→ Exercise inputs
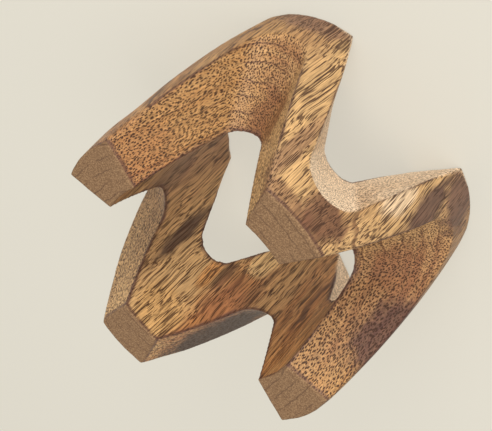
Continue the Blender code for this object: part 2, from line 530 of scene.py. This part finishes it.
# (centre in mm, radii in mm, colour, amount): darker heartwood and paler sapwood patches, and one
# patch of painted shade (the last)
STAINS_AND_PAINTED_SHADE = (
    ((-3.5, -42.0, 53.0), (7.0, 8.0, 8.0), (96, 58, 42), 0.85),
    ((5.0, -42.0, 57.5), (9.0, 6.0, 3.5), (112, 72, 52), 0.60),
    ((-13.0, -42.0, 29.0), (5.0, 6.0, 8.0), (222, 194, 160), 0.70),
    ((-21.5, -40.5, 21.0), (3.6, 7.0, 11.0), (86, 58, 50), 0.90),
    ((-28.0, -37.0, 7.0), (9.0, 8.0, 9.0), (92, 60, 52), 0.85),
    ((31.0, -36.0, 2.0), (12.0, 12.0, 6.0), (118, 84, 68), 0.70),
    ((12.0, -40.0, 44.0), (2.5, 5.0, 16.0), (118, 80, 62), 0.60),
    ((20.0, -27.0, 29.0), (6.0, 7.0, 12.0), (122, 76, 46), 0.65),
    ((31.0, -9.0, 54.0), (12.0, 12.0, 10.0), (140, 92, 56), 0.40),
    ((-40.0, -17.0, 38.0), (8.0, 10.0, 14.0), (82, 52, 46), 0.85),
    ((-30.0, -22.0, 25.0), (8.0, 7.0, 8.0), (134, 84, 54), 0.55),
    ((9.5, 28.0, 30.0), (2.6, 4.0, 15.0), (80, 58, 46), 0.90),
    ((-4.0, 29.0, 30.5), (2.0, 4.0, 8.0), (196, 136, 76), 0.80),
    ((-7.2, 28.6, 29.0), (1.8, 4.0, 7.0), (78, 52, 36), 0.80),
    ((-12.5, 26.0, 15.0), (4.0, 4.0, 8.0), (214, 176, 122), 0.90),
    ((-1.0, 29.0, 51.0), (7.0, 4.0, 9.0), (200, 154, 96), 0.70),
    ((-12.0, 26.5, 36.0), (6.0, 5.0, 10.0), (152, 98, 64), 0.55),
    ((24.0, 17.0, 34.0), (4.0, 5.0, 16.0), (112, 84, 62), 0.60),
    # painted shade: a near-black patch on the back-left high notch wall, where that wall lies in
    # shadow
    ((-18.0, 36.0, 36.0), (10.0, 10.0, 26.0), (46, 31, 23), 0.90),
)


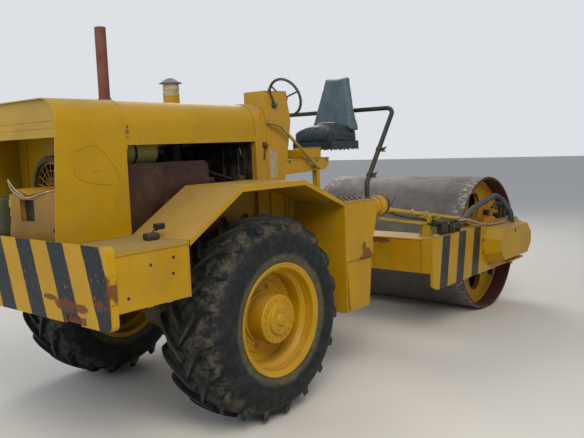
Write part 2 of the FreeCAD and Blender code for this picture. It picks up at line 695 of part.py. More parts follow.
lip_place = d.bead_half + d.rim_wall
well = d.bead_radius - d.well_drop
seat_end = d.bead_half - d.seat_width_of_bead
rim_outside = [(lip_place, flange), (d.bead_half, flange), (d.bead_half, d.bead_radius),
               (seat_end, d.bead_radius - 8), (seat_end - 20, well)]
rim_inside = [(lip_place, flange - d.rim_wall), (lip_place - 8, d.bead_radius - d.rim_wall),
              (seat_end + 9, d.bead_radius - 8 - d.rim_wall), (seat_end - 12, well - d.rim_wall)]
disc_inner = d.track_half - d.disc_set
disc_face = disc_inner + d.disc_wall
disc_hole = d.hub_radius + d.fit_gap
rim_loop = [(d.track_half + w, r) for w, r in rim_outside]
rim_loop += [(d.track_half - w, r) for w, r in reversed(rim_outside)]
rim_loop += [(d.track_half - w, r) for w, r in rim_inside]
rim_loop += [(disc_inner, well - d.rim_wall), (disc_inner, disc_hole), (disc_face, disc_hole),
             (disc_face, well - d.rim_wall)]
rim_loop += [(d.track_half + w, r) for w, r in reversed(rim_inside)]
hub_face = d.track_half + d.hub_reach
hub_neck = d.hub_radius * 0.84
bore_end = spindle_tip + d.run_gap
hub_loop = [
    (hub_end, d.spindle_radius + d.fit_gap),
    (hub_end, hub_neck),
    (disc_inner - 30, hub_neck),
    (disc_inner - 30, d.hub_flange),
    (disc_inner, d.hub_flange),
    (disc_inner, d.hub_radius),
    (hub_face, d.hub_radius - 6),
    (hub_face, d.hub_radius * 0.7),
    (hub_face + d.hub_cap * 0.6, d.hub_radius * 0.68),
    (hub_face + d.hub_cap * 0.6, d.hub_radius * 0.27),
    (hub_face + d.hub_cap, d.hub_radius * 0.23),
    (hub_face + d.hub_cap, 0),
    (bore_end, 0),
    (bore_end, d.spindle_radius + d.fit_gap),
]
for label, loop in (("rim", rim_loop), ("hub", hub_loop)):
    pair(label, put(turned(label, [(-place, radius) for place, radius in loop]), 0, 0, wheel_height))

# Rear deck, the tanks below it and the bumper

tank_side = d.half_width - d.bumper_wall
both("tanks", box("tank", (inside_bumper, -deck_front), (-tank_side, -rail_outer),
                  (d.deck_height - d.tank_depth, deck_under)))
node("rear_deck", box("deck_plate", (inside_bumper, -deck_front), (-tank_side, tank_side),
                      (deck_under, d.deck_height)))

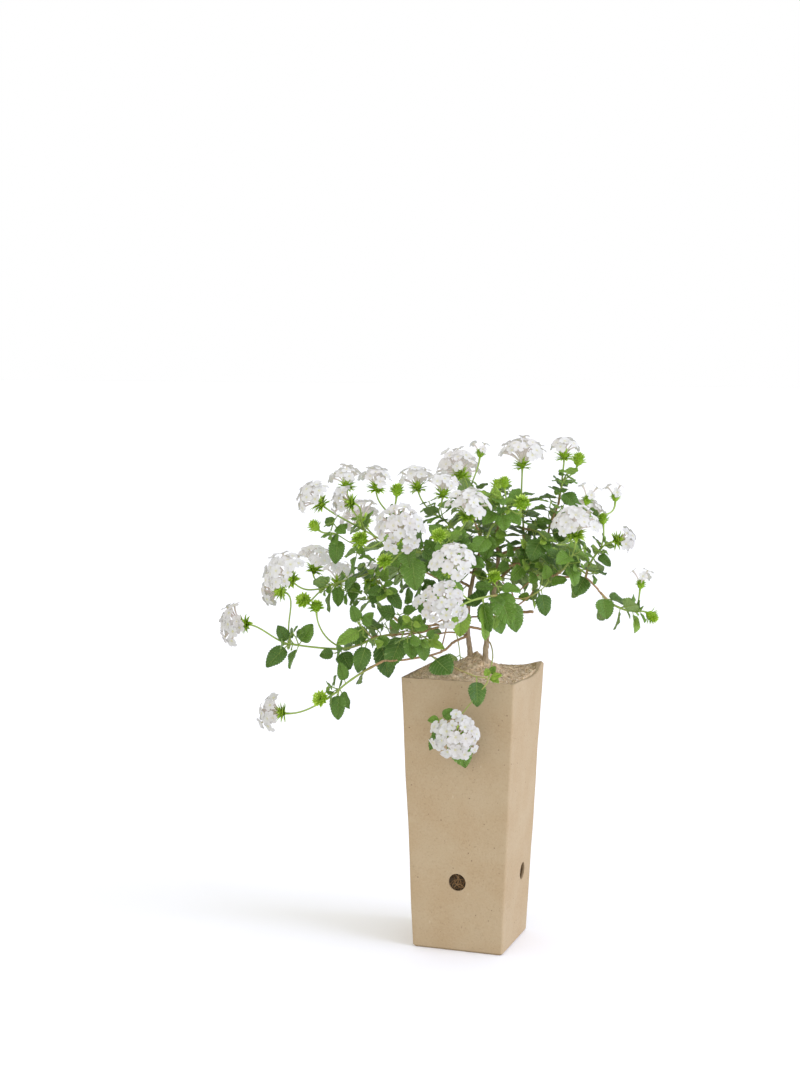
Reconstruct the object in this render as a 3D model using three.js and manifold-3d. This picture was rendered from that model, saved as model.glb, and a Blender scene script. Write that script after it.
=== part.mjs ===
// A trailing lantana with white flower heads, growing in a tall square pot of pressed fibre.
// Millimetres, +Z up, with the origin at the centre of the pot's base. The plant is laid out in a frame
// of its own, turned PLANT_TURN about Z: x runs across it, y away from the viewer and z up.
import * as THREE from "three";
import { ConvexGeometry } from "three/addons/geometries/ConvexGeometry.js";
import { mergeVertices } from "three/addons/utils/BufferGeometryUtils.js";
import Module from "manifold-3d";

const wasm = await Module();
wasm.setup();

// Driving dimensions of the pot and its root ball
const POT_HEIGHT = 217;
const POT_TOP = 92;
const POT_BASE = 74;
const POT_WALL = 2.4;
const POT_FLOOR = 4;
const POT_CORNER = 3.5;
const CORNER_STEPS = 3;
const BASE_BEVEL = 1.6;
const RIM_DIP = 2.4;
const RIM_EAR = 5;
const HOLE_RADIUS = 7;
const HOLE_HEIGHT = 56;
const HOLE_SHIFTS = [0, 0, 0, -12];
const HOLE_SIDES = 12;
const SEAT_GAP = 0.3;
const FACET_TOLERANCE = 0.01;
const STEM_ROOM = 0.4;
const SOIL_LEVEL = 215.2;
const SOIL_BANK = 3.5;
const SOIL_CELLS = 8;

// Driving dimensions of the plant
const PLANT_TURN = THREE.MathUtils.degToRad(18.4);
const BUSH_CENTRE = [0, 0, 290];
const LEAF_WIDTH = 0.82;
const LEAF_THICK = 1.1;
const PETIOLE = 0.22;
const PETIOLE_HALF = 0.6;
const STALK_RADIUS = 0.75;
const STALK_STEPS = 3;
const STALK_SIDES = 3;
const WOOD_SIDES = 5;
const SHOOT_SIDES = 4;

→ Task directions
Using the data above, output each line exactly.

→ Full response
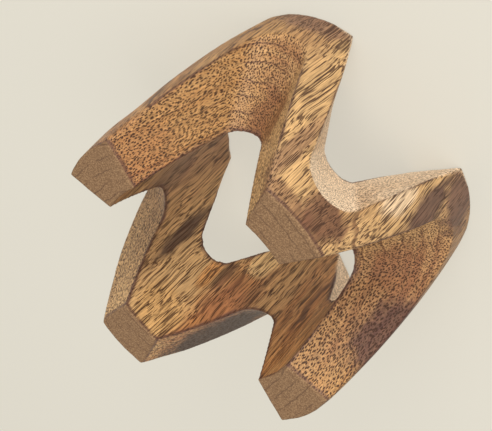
Continue the Blender code for this object: part 2, from line 530 of scene.py. This part finishes it.
# (centre in mm, radii in mm, colour, amount): darker heartwood and paler sapwood patches, and one
# patch of painted shade (the last)
STAINS_AND_PAINTED_SHADE = (
    ((-3.5, -42.0, 53.0), (7.0, 8.0, 8.0), (96, 58, 42), 0.85),
    ((5.0, -42.0, 57.5), (9.0, 6.0, 3.5), (112, 72, 52), 0.60),
    ((-13.0, -42.0, 29.0), (5.0, 6.0, 8.0), (222, 194, 160), 0.70),
    ((-21.5, -40.5, 21.0), (3.6, 7.0, 11.0), (86, 58, 50), 0.90),
    ((-28.0, -37.0, 7.0), (9.0, 8.0, 9.0), (92, 60, 52), 0.85),
    ((31.0, -36.0, 2.0), (12.0, 12.0, 6.0), (118, 84, 68), 0.70),
    ((12.0, -40.0, 44.0), (2.5, 5.0, 16.0), (118, 80, 62), 0.60),
    ((20.0, -27.0, 29.0), (6.0, 7.0, 12.0), (122, 76, 46), 0.65),
    ((31.0, -9.0, 54.0), (12.0, 12.0, 10.0), (140, 92, 56), 0.40),
    ((-40.0, -17.0, 38.0), (8.0, 10.0, 14.0), (82, 52, 46), 0.85),
    ((-30.0, -22.0, 25.0), (8.0, 7.0, 8.0), (134, 84, 54), 0.55),
    ((9.5, 28.0, 30.0), (2.6, 4.0, 15.0), (80, 58, 46), 0.90),
    ((-4.0, 29.0, 30.5), (2.0, 4.0, 8.0), (196, 136, 76), 0.80),
    ((-7.2, 28.6, 29.0), (1.8, 4.0, 7.0), (78, 52, 36), 0.80),
    ((-12.5, 26.0, 15.0), (4.0, 4.0, 8.0), (214, 176, 122), 0.90),
    ((-1.0, 29.0, 51.0), (7.0, 4.0, 9.0), (200, 154, 96), 0.70),
    ((-12.0, 26.5, 36.0), (6.0, 5.0, 10.0), (152, 98, 64), 0.55),
    ((24.0, 17.0, 34.0), (4.0, 5.0, 16.0), (112, 84, 62), 0.60),
    # painted shade: a near-black patch on the back-left high notch wall, where that wall lies in
    # shadow
    ((-18.0, 36.0, 36.0), (10.0, 10.0, 26.0), (46, 31, 23), 0.90),
)


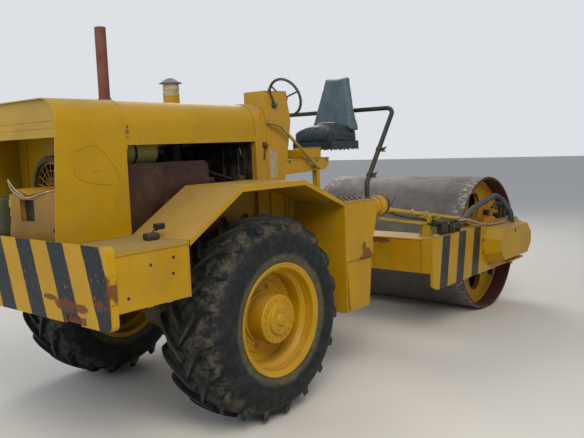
Write part 2 of the FreeCAD and Blender code for this picture. It picks up at line 695 of part.py. More parts follow.
lip_place = d.bead_half + d.rim_wall
well = d.bead_radius - d.well_drop
seat_end = d.bead_half - d.seat_width_of_bead
rim_outside = [(lip_place, flange), (d.bead_half, flange), (d.bead_half, d.bead_radius),
               (seat_end, d.bead_radius - 8), (seat_end - 20, well)]
rim_inside = [(lip_place, flange - d.rim_wall), (lip_place - 8, d.bead_radius - d.rim_wall),
              (seat_end + 9, d.bead_radius - 8 - d.rim_wall), (seat_end - 12, well - d.rim_wall)]
disc_inner = d.track_half - d.disc_set
disc_face = disc_inner + d.disc_wall
disc_hole = d.hub_radius + d.fit_gap
rim_loop = [(d.track_half + w, r) for w, r in rim_outside]
rim_loop += [(d.track_half - w, r) for w, r in reversed(rim_outside)]
rim_loop += [(d.track_half - w, r) for w, r in rim_inside]
rim_loop += [(disc_inner, well - d.rim_wall), (disc_inner, disc_hole), (disc_face, disc_hole),
             (disc_face, well - d.rim_wall)]
rim_loop += [(d.track_half + w, r) for w, r in reversed(rim_inside)]
hub_face = d.track_half + d.hub_reach
hub_neck = d.hub_radius * 0.84
bore_end = spindle_tip + d.run_gap
hub_loop = [
    (hub_end, d.spindle_radius + d.fit_gap),
    (hub_end, hub_neck),
    (disc_inner - 30, hub_neck),
    (disc_inner - 30, d.hub_flange),
    (disc_inner, d.hub_flange),
    (disc_inner, d.hub_radius),
    (hub_face, d.hub_radius - 6),
    (hub_face, d.hub_radius * 0.7),
    (hub_face + d.hub_cap * 0.6, d.hub_radius * 0.68),
    (hub_face + d.hub_cap * 0.6, d.hub_radius * 0.27),
    (hub_face + d.hub_cap, d.hub_radius * 0.23),
    (hub_face + d.hub_cap, 0),
    (bore_end, 0),
    (bore_end, d.spindle_radius + d.fit_gap),
]
for label, loop in (("rim", rim_loop), ("hub", hub_loop)):
    pair(label, put(turned(label, [(-place, radius) for place, radius in loop]), 0, 0, wheel_height))

# Rear deck, the tanks below it and the bumper

tank_side = d.half_width - d.bumper_wall
both("tanks", box("tank", (inside_bumper, -deck_front), (-tank_side, -rail_outer),
                  (d.deck_height - d.tank_depth, deck_under)))
node("rear_deck", box("deck_plate", (inside_bumper, -deck_front), (-tank_side, tank_side),
                      (deck_under, d.deck_height)))

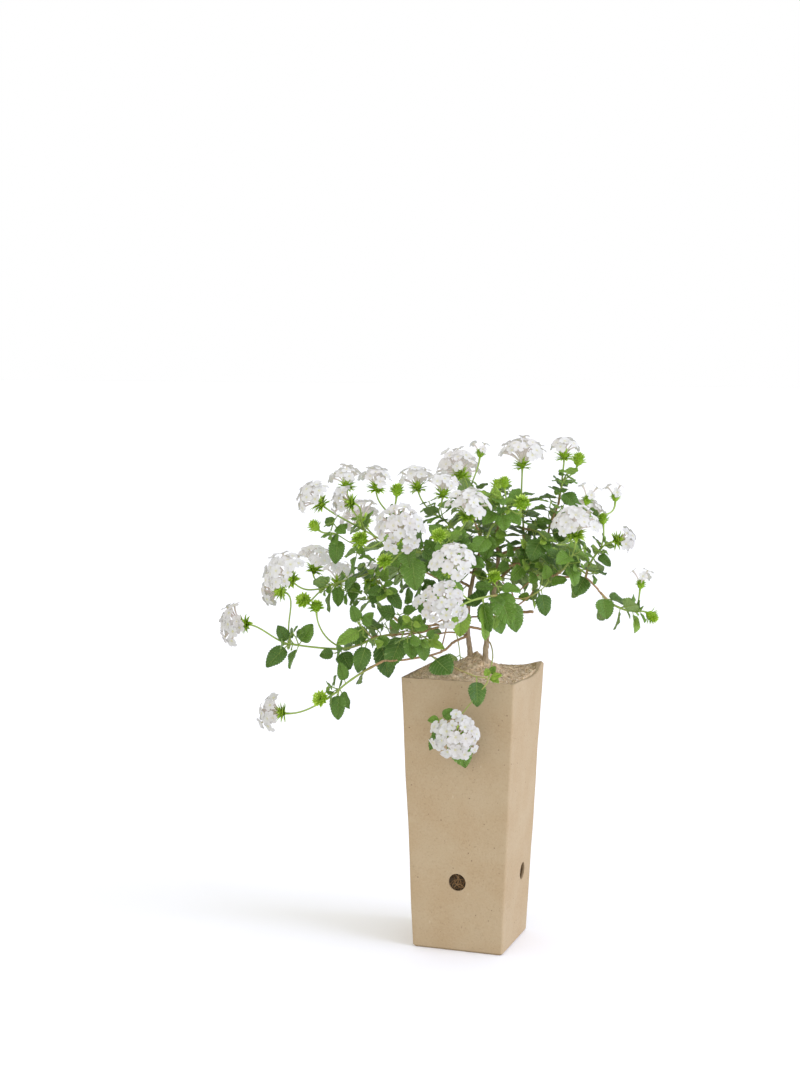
Reconstruct the object in this render as a 3D model using three.js and manifold-3d. This picture was rendered from that model, saved as model.glb, and a Blender scene script. Write that script after it.
=== part.mjs ===
// A trailing lantana with white flower heads, growing in a tall square pot of pressed fibre.
// Millimetres, +Z up, with the origin at the centre of the pot's base. The plant is laid out in a frame
// of its own, turned PLANT_TURN about Z: x runs across it, y away from the viewer and z up.
import * as THREE from "three";
import { ConvexGeometry } from "three/addons/geometries/ConvexGeometry.js";
import { mergeVertices } from "three/addons/utils/BufferGeometryUtils.js";
import Module from "manifold-3d";

const wasm = await Module();
wasm.setup();

// Driving dimensions of the pot and its root ball
const POT_HEIGHT = 217;
const POT_TOP = 92;
const POT_BASE = 74;
const POT_WALL = 2.4;
const POT_FLOOR = 4;
const POT_CORNER = 3.5;
const CORNER_STEPS = 3;
const BASE_BEVEL = 1.6;
const RIM_DIP = 2.4;
const RIM_EAR = 5;
const HOLE_RADIUS = 7;
const HOLE_HEIGHT = 56;
const HOLE_SHIFTS = [0, 0, 0, -12];
const HOLE_SIDES = 12;
const SEAT_GAP = 0.3;
const FACET_TOLERANCE = 0.01;
const STEM_ROOM = 0.4;
const SOIL_LEVEL = 215.2;
const SOIL_BANK = 3.5;
const SOIL_CELLS = 8;

// Driving dimensions of the plant
const PLANT_TURN = THREE.MathUtils.degToRad(18.4);
const BUSH_CENTRE = [0, 0, 290];
const LEAF_WIDTH = 0.82;
const LEAF_THICK = 1.1;
const PETIOLE = 0.22;
const PETIOLE_HALF = 0.6;
const STALK_RADIUS = 0.75;
const STALK_STEPS = 3;
const STALK_SIDES = 3;
const WOOD_SIDES = 5;
const SHOOT_SIDES = 4;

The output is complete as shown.